In their eagerness to humanize Goldman the historical figure, the authors have removed not only her sting but much of her appeal as well. She cheerfully embraces all situations as opportunities—even prison, where she acquired training as a nurse and midwife while serving time for inciting a riot—and enjoys a succession of triumphs as a dressmaker, restaurateur, theater manager, drama critic and publisher. It is difficult to imagine the “magnetic” personality of which her contemporaries spoke, since she appears not as the carnal “Red Emma,” but as a sort of matronly cheerleader who supported all rebels—with the emphasis on support rather than rebellion.

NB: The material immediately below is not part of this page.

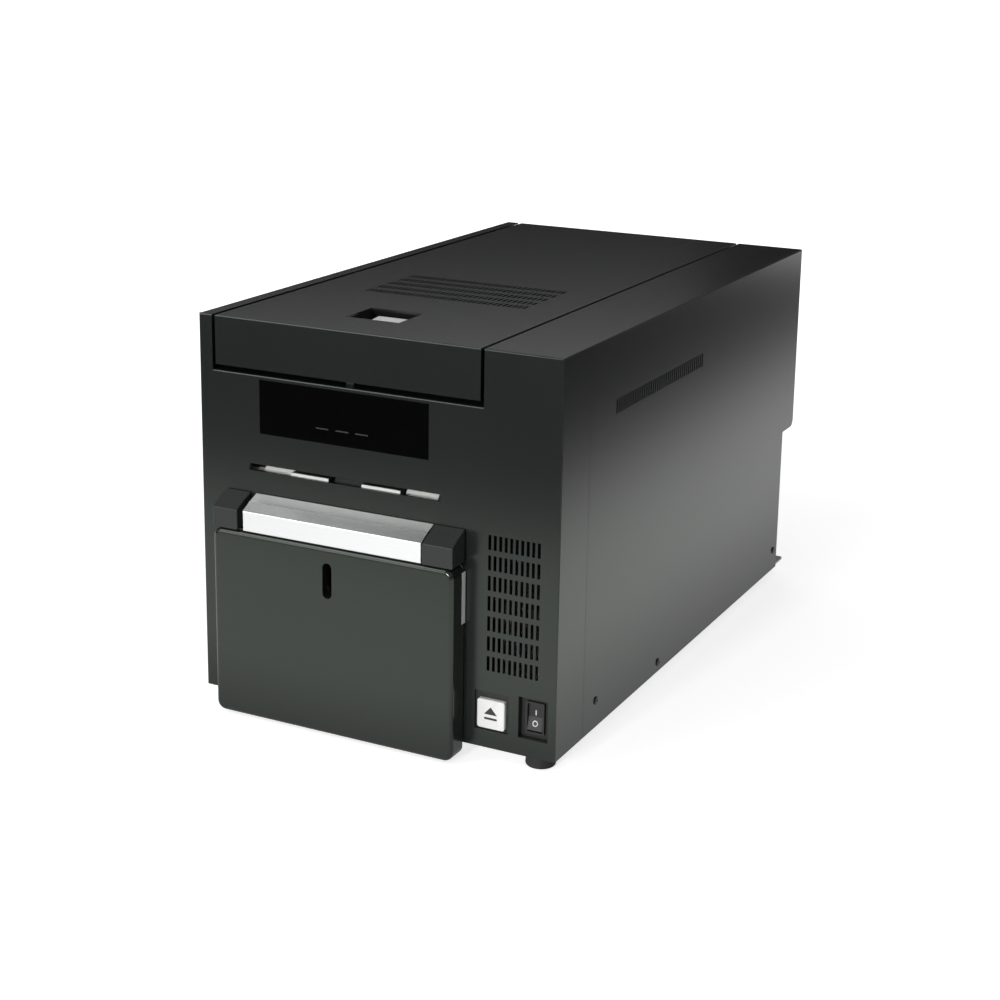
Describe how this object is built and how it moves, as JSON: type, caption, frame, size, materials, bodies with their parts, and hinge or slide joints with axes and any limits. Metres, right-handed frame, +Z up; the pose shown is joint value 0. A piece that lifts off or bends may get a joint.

This is not a problem for the casual reader, who will find the story most entertaining, but those who are sympathetic to the anarchist’s calling will squirm to see their heroine depicted in such a way.
Goldman was, in the Averiches’ words, “the blazing sun to Berkman’s morose moon”; for while she thrived amidst the rapid pace of modern life, he struggled to find his place in the world that awaited him after prison. The treatment that he receives at the authors’ hands is effective in destroying the caricature of a Boris Badenov-style anarchist, but it also reduces Berkman to a tragicomic figure defined by a parade of epic failures from the Frick fiasco onward. Berkman botched at least three suicide attempts in his pursuit of “a rebel’s defiant demise,” and when he finally died in 1936, several days after a self-inflicted gunshot wound, one acquaintance speculated that “he felt guilty that he wasn’t able to kill Frick,” adding rather unkindly, “And when he committed suicide he was still a bad shot!”
At Sasha’s bedside when he breathed his last was Emma Goldman, whose destiny had been entwined with his since their conspiracy in 1892, and cemented forever by their simultaneous deportation to Russia in 1919 for violation of the newly enacted Espionage Act. On the eve of their departure, Sasha declared “our friendship and comradeship of a lifetime has been to me the most beautiful inspiring factor in my whole life.” Sentimental words indeed.